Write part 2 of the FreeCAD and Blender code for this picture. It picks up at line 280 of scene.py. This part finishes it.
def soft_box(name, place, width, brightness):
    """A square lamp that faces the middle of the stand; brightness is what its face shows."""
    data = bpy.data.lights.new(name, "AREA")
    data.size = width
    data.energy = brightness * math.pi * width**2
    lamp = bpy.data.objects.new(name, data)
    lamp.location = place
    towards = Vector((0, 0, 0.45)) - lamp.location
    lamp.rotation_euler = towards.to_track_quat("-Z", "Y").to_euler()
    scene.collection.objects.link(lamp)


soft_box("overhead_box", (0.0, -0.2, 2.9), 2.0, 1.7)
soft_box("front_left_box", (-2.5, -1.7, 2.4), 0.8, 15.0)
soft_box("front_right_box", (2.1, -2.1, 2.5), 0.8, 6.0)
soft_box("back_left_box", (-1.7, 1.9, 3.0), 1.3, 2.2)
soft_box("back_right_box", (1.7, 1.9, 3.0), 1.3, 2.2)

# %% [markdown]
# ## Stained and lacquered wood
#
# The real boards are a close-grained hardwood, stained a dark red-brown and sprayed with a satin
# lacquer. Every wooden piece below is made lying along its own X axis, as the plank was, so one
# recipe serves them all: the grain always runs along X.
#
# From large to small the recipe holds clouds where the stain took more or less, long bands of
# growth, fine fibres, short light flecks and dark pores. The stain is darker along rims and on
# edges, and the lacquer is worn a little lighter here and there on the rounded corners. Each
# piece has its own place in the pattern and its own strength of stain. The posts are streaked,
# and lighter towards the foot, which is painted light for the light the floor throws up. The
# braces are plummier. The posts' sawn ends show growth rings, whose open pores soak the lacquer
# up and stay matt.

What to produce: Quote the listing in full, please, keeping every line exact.

Reply:
Write part 2 of the FreeCAD and Blender code for this picture. It picks up at line 280 of scene.py. This part finishes it.
def soft_box(name, place, width, brightness):
    """A square lamp that faces the middle of the stand; brightness is what its face shows."""
    data = bpy.data.lights.new(name, "AREA")
    data.size = width
    data.energy = brightness * math.pi * width**2
    lamp = bpy.data.objects.new(name, data)
    lamp.location = place
    towards = Vector((0, 0, 0.45)) - lamp.location
    lamp.rotation_euler = towards.to_track_quat("-Z", "Y").to_euler()
    scene.collection.objects.link(lamp)


soft_box("overhead_box", (0.0, -0.2, 2.9), 2.0, 1.7)
soft_box("front_left_box", (-2.5, -1.7, 2.4), 0.8, 15.0)
soft_box("front_right_box", (2.1, -2.1, 2.5), 0.8, 6.0)
soft_box("back_left_box", (-1.7, 1.9, 3.0), 1.3, 2.2)
soft_box("back_right_box", (1.7, 1.9, 3.0), 1.3, 2.2)

# %% [markdown]
# ## Stained and lacquered wood
#
# The real boards are a close-grained hardwood, stained a dark red-brown and sprayed with a satin
# lacquer. Every wooden piece below is made lying along its own X axis, as the plank was, so one
# recipe serves them all: the grain always runs along X.
#
# From large to small the recipe holds clouds where the stain took more or less, long bands of
# growth, fine fibres, short light flecks and dark pores. The stain is darker along rims and on
# edges, and the lacquer is worn a little lighter here and there on the rounded corners. Each
# piece has its own place in the pattern and its own strength of stain. The posts are streaked,
# and lighter towards the foot, which is painted light for the light the floor throws up. The
# braces are plummier. The posts' sawn ends show growth rings, whose open pores soak the lacquer
# up and stay matt.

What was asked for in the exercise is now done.